8.- Revoked NIF and access to the Registry. It is confirmed that what is relevant is the situation at the moment when the document accesses the Registry (and not when it is granted).
Attached (HERE) Resolution of the General Directorate of Legal Security and Public Faith of November 29, 2024 (BOE of December 25, 2024), in which the General Directorate resolves a case related to a deed of sale of a property, formalized in 2008, which is intended to be registered in 2024, when the selling company has the NIF revoked, which causes the corresponding negative qualification of the Registrar.

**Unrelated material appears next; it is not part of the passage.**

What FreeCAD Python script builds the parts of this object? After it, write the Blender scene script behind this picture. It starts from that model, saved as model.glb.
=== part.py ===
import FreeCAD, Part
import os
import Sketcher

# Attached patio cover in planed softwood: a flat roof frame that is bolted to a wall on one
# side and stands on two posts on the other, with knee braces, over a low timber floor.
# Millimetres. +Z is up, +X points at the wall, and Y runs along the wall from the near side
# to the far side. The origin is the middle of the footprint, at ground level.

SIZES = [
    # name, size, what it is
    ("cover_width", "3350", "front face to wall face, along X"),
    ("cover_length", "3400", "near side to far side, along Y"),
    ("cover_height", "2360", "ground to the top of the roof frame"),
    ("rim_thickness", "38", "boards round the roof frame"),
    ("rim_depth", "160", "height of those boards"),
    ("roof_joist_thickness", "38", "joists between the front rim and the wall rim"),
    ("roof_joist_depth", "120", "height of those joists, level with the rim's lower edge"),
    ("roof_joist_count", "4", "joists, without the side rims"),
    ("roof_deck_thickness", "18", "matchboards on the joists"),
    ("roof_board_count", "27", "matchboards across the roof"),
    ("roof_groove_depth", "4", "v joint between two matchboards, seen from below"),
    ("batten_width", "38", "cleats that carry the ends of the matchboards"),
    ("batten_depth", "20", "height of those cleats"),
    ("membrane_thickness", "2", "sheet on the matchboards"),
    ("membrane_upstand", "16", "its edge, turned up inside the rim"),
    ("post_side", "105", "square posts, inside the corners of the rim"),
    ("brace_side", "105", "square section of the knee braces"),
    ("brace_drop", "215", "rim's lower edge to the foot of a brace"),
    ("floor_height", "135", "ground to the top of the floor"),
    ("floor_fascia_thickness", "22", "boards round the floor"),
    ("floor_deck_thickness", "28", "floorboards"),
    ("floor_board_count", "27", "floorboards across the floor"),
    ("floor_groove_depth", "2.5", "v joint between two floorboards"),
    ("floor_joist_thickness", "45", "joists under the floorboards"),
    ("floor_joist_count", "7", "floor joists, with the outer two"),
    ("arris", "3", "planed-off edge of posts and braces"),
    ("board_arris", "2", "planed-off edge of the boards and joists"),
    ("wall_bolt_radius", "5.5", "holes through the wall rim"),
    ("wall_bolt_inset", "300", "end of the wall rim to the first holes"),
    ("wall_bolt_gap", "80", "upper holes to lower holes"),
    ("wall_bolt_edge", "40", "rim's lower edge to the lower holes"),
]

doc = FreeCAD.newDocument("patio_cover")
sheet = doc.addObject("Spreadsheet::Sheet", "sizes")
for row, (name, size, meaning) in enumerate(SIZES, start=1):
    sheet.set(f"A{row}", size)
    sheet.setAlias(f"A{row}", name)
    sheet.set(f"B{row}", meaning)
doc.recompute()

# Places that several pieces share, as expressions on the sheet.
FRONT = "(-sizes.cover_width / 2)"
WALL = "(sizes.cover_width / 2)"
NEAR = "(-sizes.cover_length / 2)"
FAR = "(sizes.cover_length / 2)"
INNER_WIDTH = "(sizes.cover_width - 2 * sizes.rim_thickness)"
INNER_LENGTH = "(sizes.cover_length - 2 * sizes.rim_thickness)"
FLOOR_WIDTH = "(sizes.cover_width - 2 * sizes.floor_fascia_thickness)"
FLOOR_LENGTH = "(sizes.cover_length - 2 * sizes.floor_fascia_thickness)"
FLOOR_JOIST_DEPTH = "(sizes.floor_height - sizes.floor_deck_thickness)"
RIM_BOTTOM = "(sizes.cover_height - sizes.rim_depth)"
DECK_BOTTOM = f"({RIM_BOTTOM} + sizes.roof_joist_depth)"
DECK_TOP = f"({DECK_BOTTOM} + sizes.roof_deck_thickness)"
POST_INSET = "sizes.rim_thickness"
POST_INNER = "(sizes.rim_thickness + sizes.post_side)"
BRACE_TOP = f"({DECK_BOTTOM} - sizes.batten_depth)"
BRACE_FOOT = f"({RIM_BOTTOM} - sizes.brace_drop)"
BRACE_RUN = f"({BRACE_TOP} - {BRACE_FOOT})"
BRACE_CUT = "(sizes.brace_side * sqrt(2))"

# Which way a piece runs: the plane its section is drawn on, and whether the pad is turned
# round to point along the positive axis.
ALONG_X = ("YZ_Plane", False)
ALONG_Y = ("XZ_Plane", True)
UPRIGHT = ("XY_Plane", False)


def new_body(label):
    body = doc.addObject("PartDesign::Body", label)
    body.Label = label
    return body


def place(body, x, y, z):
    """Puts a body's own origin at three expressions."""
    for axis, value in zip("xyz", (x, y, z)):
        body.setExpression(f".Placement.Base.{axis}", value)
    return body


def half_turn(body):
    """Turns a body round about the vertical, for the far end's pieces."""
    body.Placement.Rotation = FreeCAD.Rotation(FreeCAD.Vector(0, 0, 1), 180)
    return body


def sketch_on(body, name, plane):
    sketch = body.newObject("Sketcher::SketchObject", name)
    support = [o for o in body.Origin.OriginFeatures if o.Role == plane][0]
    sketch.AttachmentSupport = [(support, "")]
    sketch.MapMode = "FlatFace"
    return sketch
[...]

The representative of the company filed an appeal against such qualification, alleging that, in essence, when the deed was granted, the company had the current Tax ID number, and the rule that regulates the impossibility of registering transfers of companies with revoked Tax ID numbers was not yet in force, so that its application now means the retroactive application of an unfavorable rule, prohibited by the Constitution.
The DG, in this case, reiterates its pacific criterion, considering that the prohibition of access to documents corresponding to companies with revoked NIF is fully valid and applicable to documents authorized prior to the entry into force of the rule, since the access to the Registry is sought now, with the rule already in force.

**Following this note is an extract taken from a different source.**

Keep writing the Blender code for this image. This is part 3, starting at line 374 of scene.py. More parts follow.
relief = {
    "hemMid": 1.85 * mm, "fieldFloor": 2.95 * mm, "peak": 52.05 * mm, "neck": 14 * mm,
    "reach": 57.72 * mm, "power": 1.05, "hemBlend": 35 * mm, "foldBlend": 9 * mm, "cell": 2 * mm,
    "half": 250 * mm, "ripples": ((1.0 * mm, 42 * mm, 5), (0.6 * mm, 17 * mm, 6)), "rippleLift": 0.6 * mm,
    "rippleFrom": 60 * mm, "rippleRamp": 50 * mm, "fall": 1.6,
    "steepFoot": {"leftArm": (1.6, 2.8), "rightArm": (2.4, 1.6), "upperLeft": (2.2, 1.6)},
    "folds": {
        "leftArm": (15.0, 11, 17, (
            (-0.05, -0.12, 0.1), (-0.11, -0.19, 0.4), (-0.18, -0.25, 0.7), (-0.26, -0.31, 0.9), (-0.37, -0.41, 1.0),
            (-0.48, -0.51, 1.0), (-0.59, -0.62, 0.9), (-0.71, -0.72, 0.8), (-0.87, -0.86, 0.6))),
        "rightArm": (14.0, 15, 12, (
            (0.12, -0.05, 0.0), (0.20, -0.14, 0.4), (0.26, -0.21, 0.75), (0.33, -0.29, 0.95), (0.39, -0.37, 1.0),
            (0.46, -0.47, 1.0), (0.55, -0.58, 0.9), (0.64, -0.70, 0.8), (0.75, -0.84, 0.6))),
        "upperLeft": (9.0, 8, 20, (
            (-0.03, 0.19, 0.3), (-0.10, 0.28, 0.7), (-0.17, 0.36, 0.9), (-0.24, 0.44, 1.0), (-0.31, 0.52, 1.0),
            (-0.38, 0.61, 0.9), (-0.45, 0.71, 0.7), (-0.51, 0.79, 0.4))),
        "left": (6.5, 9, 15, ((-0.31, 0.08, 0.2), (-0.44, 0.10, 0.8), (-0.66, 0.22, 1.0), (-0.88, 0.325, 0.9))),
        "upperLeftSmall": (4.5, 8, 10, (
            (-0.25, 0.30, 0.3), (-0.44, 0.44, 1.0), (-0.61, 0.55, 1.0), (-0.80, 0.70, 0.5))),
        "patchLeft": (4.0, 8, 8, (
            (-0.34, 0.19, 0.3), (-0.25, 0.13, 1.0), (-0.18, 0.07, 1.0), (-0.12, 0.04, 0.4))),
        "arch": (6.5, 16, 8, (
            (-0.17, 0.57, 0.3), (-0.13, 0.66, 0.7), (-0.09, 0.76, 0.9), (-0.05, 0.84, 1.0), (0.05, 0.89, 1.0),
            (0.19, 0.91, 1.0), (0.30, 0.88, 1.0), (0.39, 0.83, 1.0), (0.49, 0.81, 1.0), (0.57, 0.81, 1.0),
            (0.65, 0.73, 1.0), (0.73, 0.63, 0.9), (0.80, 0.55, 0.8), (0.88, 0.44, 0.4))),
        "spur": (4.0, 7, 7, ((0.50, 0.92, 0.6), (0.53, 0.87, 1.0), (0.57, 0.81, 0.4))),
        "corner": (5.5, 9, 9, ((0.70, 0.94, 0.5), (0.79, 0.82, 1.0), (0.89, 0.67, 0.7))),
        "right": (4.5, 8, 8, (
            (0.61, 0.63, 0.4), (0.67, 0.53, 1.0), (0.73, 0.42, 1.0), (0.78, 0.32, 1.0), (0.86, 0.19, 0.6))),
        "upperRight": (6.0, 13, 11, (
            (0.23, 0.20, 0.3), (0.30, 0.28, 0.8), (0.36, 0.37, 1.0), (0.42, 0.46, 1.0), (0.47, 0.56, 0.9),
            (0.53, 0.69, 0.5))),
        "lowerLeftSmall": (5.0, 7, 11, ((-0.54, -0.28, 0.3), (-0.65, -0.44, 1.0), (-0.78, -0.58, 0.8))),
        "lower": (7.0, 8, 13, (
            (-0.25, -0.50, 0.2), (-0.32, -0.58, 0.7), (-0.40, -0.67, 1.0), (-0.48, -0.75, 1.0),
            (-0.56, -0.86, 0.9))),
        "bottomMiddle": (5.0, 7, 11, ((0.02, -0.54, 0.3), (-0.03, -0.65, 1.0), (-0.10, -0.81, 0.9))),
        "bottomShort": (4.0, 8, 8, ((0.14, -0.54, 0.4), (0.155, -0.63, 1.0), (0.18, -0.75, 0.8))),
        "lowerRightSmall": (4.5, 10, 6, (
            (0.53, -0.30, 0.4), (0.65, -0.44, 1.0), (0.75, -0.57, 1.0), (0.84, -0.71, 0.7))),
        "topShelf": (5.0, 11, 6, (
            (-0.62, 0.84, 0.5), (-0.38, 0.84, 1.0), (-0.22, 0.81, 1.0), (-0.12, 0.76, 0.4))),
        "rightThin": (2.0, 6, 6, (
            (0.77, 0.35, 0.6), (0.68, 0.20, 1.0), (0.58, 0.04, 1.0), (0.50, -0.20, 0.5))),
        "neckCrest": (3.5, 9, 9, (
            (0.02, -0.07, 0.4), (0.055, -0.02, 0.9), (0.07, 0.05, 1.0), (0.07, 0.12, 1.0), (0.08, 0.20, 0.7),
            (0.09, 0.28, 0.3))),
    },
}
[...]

9.- Training session on the most important Resolutions of the year 2024
Attached (HERE) link to a very interesting training session, in video format, organized by the Notary Foundation, where an analysis and study of the essential Resolutions of 2024 of the General Directorate of Legal Security and Public Faith, in various matters of civil, commercial and mortgage law, focusing on practical aspects of drafting deeds.
10.- Corporate conflict and appointment of a voluntary auditor. Requirements for registration
Attached (HERE) Resolution of the General Directorate of Legal Security and Public Faith of November 28, 2024 (BOE of December 25, 2024), in which the General Directorate resolves a case related to the request for registration of the appointment of a voluntary auditor by an SL.
Company immersed in a corporate conflict, in which one of the minority shareholders has requested the appointment of an auditor, which is pending resolution by the DG. Subsequently, it is the company that requests the registration of the appointment of a voluntary auditor, which is initially rejected by the Mercantile Registrar, as this request was previously made by the minority shareholder.
Upon appeal, the DG revoked the qualification note with regard to this circumstance, arguing that its most recent doctrine (see Resolutions of April 18 and 20, 2024), by virtue of a principle of effectiveness, if the voluntary appointment of an auditor by the company is accredited, even if it is subsequent to the request of the minority shareholder, the latter must prevail (even if the request of the minority shareholder is prior), and even more so in this case, where the request of the minority shareholder has not yet been resolved.